— begin RAW DATA —
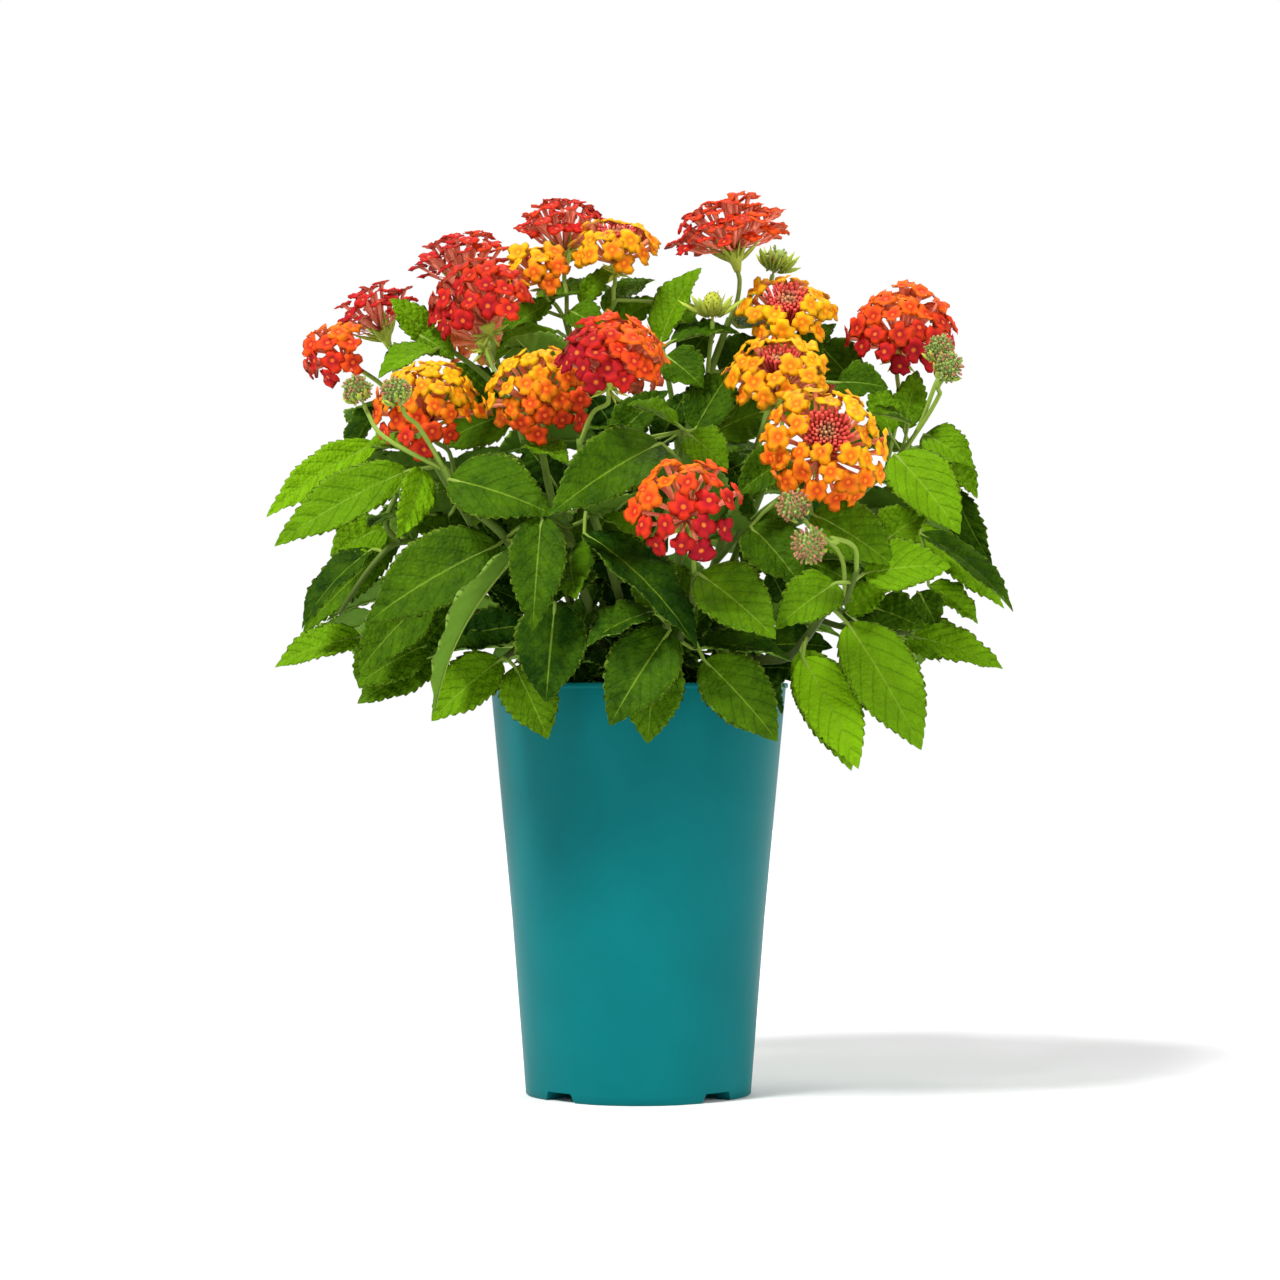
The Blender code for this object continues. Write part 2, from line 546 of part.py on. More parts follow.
def stitch(bm, rib, edge, flipped):
    """Triangles between two rows of (station, corner) that end in the same corner."""
    i, j = 0, 0
    while i < len(rib) - 1 or j < len(edge) - 1:
        next_rib = j == len(edge) - 1 or (i < len(rib) - 1 and rib[i + 1][0] < edge[j + 1][0])
        new = rib[i + 1][1] if next_rib else edge[j + 1][1]
        corners = (rib[i][1], new, edge[j][1])
        if len(set(corners)) == 3:
            bm.faces.new(corners[::-1] if flipped else corners)
        i, j = (i + 1, j) if next_rib else (i, j + 1)


def leaf(start, base, axes, half):
    """A toothed blade on its stalk, which starts in the middle of its branch.

    The stalk is three-sided and opens out into the blade, whose two faces are split alike and meet
    along the toothed edge.
    """
    bm = bmesh.new()
    length, along, across, normal = axes
    teeth = max(round(length / MM / TOOTH_PITCH), 2)
    outline = []
    for tooth in range(teeth):
        outline.append(((tooth + 0.25) / (teeth + 0.35), 1 - TOOTH_DEPTH))
        outline.append(((tooth + 0.9) / (teeth + 0.35), 1))
    ahead = (base - start).normalized()
    over = normal - ahead * normal.dot(ahead)
    over = (over if over.length > 0.3 else ahead * along.dot(ahead) - along).normalized()
    aside = over.cross(ahead)
    foot = start - ahead * ROOT_PAST * MM
    root_ways = (over, aside - over / 2, -aside - over / 2)
    root = [bm.verts.new(foot + way * ROOT_RADIUS * MM) for way in root_ways]
    neck = [bm.verts.new(base + way * PETIOLE_RADIUS * MM) for way in (normal, across, -across)]
    for k in range(3):
        bm.faces.new((root[k], root[k - 1], neck[k - 1], neck[k]))
    bm.faces.new(root)
    end = bm.verts.new(blade_point(base, axes, half, 1, 0))
    lift = normal * BLADE_THICKNESS / 2 * MM
    middles = [blade_point(base, axes, half, u, 0) for u in MIDRIB_STATIONS]
    upper = [bm.verts.new(middle + lift) for middle in middles]
    under = [bm.verts.new(middle - lift) for middle in middles]
    stations = [0, *MIDRIB_STATIONS, 1]
    for side, corner in ((1, neck[1]), (-1, neck[2])):
        points = [bm.verts.new(blade_point(base, axes, half, u, v * side)) for u, v in outline]
        edge = list(zip([0, *[u for u, _ in outline], 1], [corner, *points, end]))
        stitch(bm, list(zip(stations, [neck[0], *upper, end])), edge, side < 0)
        stitch(bm, list(zip(stations, [corner, *under, end])), edge, side > 0)
    bm.faces.new((neck[2], neck[1], under[0]))
    return bm


def back_along(path, distance):
    """The point that far back along a path from its end, and the way the path runs there."""
    for low, high in zip(path[-2::-1], path[:0:-1]):
        step = high - low
        if distance < step.length:
            break
        distance -= step.length
    return high - step.normalized() * distance, step.normalized()


def nearest_on(paths, place):
    """The nearest point of a stem's centre lines."""
    found = []
    for path in paths:
        for low, high in zip(path, path[1:]):
            point, share = intersect_point_line(place, low, high)
            found.append(low.lerp(high, min(max(share, 0.08), 0.92)))
    return min(found, key=lambda point: (point - place).length)


# Blooms
def bloom_seat(centre, looks, radius):
    """The end of the stalk, a gap short of the pole of what it carries."""
    return centre - looks * (radius + GAP) * MM


def floret(middle, looks, radius, foot, turn):
    """A trumpet with four rounded lobes that tapers to its foot inside the receptacle."""
    bm = bmesh.new()
    side = looks.orthogonal().normalized()
    over = looks.cross(side)
    ring = []
    for k in range(2 * FLORET_LOBES):
        angle = turn + math.pi * k / FLORET_LOBES
        out = radius * (1 if k % 2 == 0 else FLORET_NOTCH)
        ring.append(bm.verts.new(middle + (side * math.cos(angle) + over * math.sin(angle)) * out))
    throat = bm.verts.new(middle + looks * radius * FLORET_RISE)
    end = bm.verts.new(foot)
    for k in range(0, len(ring), 2):
        notch, lobe, after = ring[k - 1], ring[k], ring[k + 1]
        bm.faces.new((throat, notch, lobe))
        bm.faces.new((throat, lobe, after))
        bm.faces.new((notch, after, lobe))
        bm.faces.new((end, after, notch))
    return bm


def bloom_shapes(centre, reach, spread, looks, florets, core_share, seed):
    """The receptacle and its florets, spread over a cap by the golden angle."""
    draw = random.Random(seed)
    side = looks.orthogonal().normalized()
    over = looks.cross(side)
    core = bmesh.new()
    bmesh.ops.create_uvsphere(core, u_segments=RECEPTACLE_SIDES, v_segments=3,
                              radius=reach * core_share * MM)
    upright = Vector((0, 0, 1)).rotation_difference(looks).to_matrix().to_4x4()
    bmesh.ops.transform(core, matrix=Matrix.Translation(centre) @ upright, verts=core.verts)
    shapes = [core]
    limit = 1 - math.cos(math.radians(spread))
    radius = FLORET_SHARE * math.sqrt(limit * 2 * math.pi / florets) * reach * MM
    for index in range(florets):
        lean = math.acos(1 - limit * (index + 0.5) / florets)
        turn = index * GOLDEN_ANGLE + seed
        out = looks * math.cos(lean) + (side * math.cos(turn) + over * math.sin(turn)) * math.sin(lean)
        far = reach * (1 + draw.uniform(-0.05, 0.03)) * MM
        foot = centre + out * reach * FLORET_FOOT * MM
        shapes.append(floret(centre + out * far, out, radius, foot, draw.uniform(0, 1.5)))
    return shapes


def bud_head(centre, radius, looks):
    """A ball of closed buds: knobs raised on a round head."""
    bm = bmesh.new()
    bmesh.ops.create_icosphere(bm, subdivisions=2, radius=radius * MM)
    for corner in bm.verts:
        if len(corner.link_edges) > 5:
            corner.co *= KNOB_DIP
    foot = min(bm.verts, key=lambda corner: corner.co.z)
    foot.co = Vector((0, 0, -radius * MM))
    upright = Vector((0, 0, 1)).rotation_difference(looks).to_matrix().to_4x4()
    bmesh.ops.transform(bm, matrix=Matrix.Translation(centre) @ upright, verts=bm.verts)
    return bm


def stalk_tube(points, seat, looks):
    """A flower or bud stalk that meets its head squarely."""
    path = [*[real_place(place) for place in points], seat - looks * STALK_LEAD * MM, seat]
    return tube(path, STALK_RADIUS, STALK_RADIUS, STALK_SIDES)


green = material("stem_green", (0.12, 0.22, 0.03), 0.6)
bud_green = material("bud_green", (0.25, 0.3, 0.08), 0.7)
stem_paths = {name: branch_paths(name) for name in BRANCHES}
stem_shapes = {}
for name, paths in stem_paths.items():
    stem_shapes[name] = [tube(paths[0], TRUNK_RADIUS, TRUNK_TIP_RADIUS, STEM_SIDES)]
    for path in paths[1:]:
        stem_shapes[name].append(tube(path, BRANCH_RADIUS, BRANCH_TIP_RADIUS, STEM_SIDES))

placed = []
for number, (name, stem, stalk, centre, reach, spread, looks, florets, share, colour) in enumerate(BLOOMS):
    looks = Vector(looks).normalized()
    middle = real_place(centre)
    seat = bloom_seat(middle, looks, reach * share)
    stem_shapes[stem].append(stalk_tube(stalk, seat, looks))
    shapes = bloom_shapes(middle, reach, spread, looks, florets, share, number)
    placed += [(name, BVHTree.FromBMesh(shape)) for shape in shapes]
    fused(name, shapes, material(name + "_petals", colour, 0.5))

for name, stem, stalk, centre, radius, looks in BUD_HEADS:
    looks = Vector(looks).normalized()
    middle = real_place(centre)
    seat = bloom_seat(middle, looks, radius)
    stem_shapes[stem].append(stalk_tube(stalk, seat, looks))
    head = bud_head(middle, radius, looks)
    placed.append((name, BVHTree.FromBMesh(head)))
    object_from(head, name, bud_green)

for name, shapes in stem_shapes.items():
    placed += [(name, BVHTree.FromBMesh(shape)) for shape in shapes]


def pair_of_leaves(stem, point, ahead, draw):
    """Rows for two opposite leaves that droop outwards from a point of a branch."""
    outwards = Vector((point.x, point.y, 0)).normalized()
    sideways = ahead.cross(Vector((0, 0, 1))).normalized()
    rows = []
    for side in (1, -1):
        droop = Vector((0, 0, draw.uniform(-0.5, 0.1)))
        aim = outwards * draw.uniform(0.4, 0.9) + sideways * side + ahead * 0.3 + droop
        aim.normalize()
        base = point + aim * draw.uniform(9, 14) * MM
        length = draw.uniform(46, 62)
        facing = outwards * 0.5 + Vector((0, 0, 1))
        rows.append((stem, base, base + aim * length * MM, length * PAIR_WIDTH, facing))
    return rows


def hidden_leaves():
    """Leaves of the far side, in pairs near each branch's tip, and of the middle, along the trunks."""
    draw = random.Random(HIDDEN_SEED)
    rows = []
    for stem in [stem for stem in BRANCHES if stem.startswith("stem_back")]:
        for number, path in enumerate(stem_paths[stem]):
            ahead = (path[-1] - path[-2]).normalized()
            for back in BACK_TRUNK_STEPS if number == 0 else BACK_BRANCH_STEPS:
                rows += pair_of_leaves(stem, path[-1] - ahead * back * MM, ahead, draw)
    for stem, steps in INNER_STEPS.items():
        for back in steps:
            point, ahead = back_along(stem_paths[stem][0], back * MM)
            rows += pair_of_leaves(stem, point, ahead, draw)
    return rows


front_leaves = []
for stem, base, tip, half, facing in LEAVES:
    front_leaves.append((stem, real_place(base), real_place(tip), half, facing))
for stem, base, tip, half, facing in front_leaves + hidden_leaves():
    start = nearest_on(stem_paths[stem], base)
    free = []
    for order, bend in enumerate(BENDS):
        axes = blade_axes(base, tip, facing, bend)
        shape = leaf(start, base, axes, half)
        probe = BVHTree.FromBMesh(shape, epsilon=BEND_CLEARANCE * MM)
        crossed = {name for name, tree in placed if probe.overlap(tree)}
        if not crossed - {stem}:
            own = sum(bool(probe.overlap(tree)) for name, tree in placed if name == stem)
            free.append((own * CROSSING_COST + order, order, shape))
    if free:
        shape = min(free)[2]
        stem_shapes[stem].append(shape)
        placed.append((stem, BVHTree.FromBMesh(shape)))

for name, shapes in stem_shapes.items():
    fused(name, shapes, green)

# Soil
soil_profile = [
    (0, POT_FLOOR + GAP),
    (pot_radius(POT_FLOOR) - POT_WALL - GAP, POT_FLOOR + GAP),
    (pot_radius(POT_KINK_HEIGHT) - POT_WALL - GAP, POT_KINK_HEIGHT),
    (pot_radius(SOIL_TOP) - POT_WALL - GAP, SOIL_TOP),
    (0, SOIL_TOP),
]
dark = material("soil_dark", (0.03, 0.02, 0.015), 0.95)
soil = object_from(turned(soil_profile, POT_SIDES), "soil", dark)
holes = bmesh.new()
hole_radius = (TRUNK_RADIUS + 2 * GAP) * MM
for paths in stem_paths.values():
    foot = paths[0][0]
    place = Matrix.Translation((foot.x, foot.y, SOIL_TOP * MM))
    bmesh.ops.create_cone(holes, cap_ends=True, segments=STEM_SIDES, radius1=hole_radius,
                          radius2=hole_radius, depth=2 * HOLE_DEPTH * MM, matrix=place)
cutter(holes, "soil_holes", soil)

for made in bpy.data.objects:
    if made.name in ("pot", "soil"):
        made.data.shade_smooth()
        made.data.set_sharp_from_angle(angle=math.radians(40))
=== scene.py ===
"""The potted lantana as the photograph shows it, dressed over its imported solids."""

import math
import random

import bmesh
import bpy
from mathutils import Matrix, Vector, noise
from mathutils.geometry import interpolate_bezier
from mathutils.kdtree import KDTree


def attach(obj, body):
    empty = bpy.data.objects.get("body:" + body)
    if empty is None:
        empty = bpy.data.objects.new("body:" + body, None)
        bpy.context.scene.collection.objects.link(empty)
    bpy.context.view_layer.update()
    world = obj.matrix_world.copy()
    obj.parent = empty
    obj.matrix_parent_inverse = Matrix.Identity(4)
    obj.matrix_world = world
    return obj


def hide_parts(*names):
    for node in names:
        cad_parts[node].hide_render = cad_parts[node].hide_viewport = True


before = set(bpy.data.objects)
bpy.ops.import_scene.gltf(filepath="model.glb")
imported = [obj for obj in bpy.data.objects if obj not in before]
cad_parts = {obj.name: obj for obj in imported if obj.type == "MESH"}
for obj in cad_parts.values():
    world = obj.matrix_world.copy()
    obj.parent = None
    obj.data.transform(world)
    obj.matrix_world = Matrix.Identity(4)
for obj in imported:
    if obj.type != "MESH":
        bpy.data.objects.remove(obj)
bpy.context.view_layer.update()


# Pot: a tall tapered nursery pot, moulded in one piece from teal plastic with a satin skin. Its foot
# is pulled in above four drainage notches, four holes drain the floor, and a lip stiffens the rim.
MM = 0.001
POT_SIDES = 128
POT_HEIGHT = 181.5
POT_FOOT_RADIUS = 49.8
POT_KINK_RADIUS = 55.9
POT_KINK_HEIGHT = 78
POT_TOP_RADIUS = 65.6
POT_WALL = 1.3
POT_FLOOR = 6.5
FOOT_ROUND = 0.6
UNDERSIDE_RING = 25
LIP_OUT = 0.8
LIP_HEIGHT = 2.5
CHANNEL_COUNT = 4
CHANNEL_HALF_WIDTH = 10
CHANNEL_SLOPE = 3
CHANNEL_HEIGHT = 4.0
CHANNEL_START = 22
DRAIN_RADIUS = 4.5
DRAIN_OUT = 36
DRAIN_SIDES = 24
RECESS_DEPTH = 1.3
RECESS_HEIGHT = 36
RECESS_HALF_ANGLE = 26
CHANNEL_TURN = 45
CUTTER_PAST = 5
CUTTER_BELOW = 2
MOULDED_ROUND = 0.3
SHARP_ANGLE = math.radians(50)
TEAL = (0.0008, 0.165, 0.175)
TEAL_DEEP = (0.0005, 0.12, 0.13)


def pot_radius(height):
    """The outside of the pot's wall: it widens slowly to the kink and faster above it."""
    if height < POT_KINK_HEIGHT:
        return POT_FOOT_RADIUS + (POT_KINK_RADIUS - POT_FOOT_RADIUS) * height / POT_KINK_HEIGHT
    share = (height - POT_KINK_HEIGHT) / (POT_HEIGHT - POT_KINK_HEIGHT)
    return POT_KINK_RADIUS + (POT_TOP_RADIUS - POT_KINK_RADIUS) * share


def turned(profile, sides):
    """A solid turned about the pot's axis from (radius, height) points, in millimetres."""
    bm = bmesh.new()
    points = [bm.verts.new((radius * MM, 0, height * MM)) for radius, height in profile]
    edges = [bm.edges.new(pair) for pair in zip(points, points[1:])]
    bmesh.ops.spin(bm, geom=points + edges, cent=(0, 0, 0), axis=(0, 0, 1), dvec=(0, 0, 0),
                   angle=2 * math.pi, steps=sides, use_merge=True, use_duplicate=False)
    bmesh.ops.remove_doubles(bm, verts=bm.verts, dist=1e-6)
    bmesh.ops.recalc_face_normals(bm, faces=bm.faces)
    return bm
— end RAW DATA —
PROBLEM: Write out, from the lines above, only those from the line with "for made in" to the line with "obj.matrix_world = world", exactly as given, including the first and the last.

OUTPUT OF THE EXERCISE:
for made in bpy.data.objects:
    if made.name in ("pot", "soil"):
        made.data.shade_smooth()
        made.data.set_sharp_from_angle(angle=math.radians(40))
=== scene.py ===
"""The potted lantana as the photograph shows it, dressed over its imported solids."""

import math
import random

import bmesh
import bpy
from mathutils import Matrix, Vector, noise
from mathutils.geometry import interpolate_bezier
from mathutils.kdtree import KDTree


def attach(obj, body):
    empty = bpy.data.objects.get("body:" + body)
    if empty is None:
        empty = bpy.data.objects.new("body:" + body, None)
        bpy.context.scene.collection.objects.link(empty)
    bpy.context.view_layer.update()
    world = obj.matrix_world.copy()
    obj.parent = empty
    obj.matrix_parent_inverse = Matrix.Identity(4)
    obj.matrix_world = world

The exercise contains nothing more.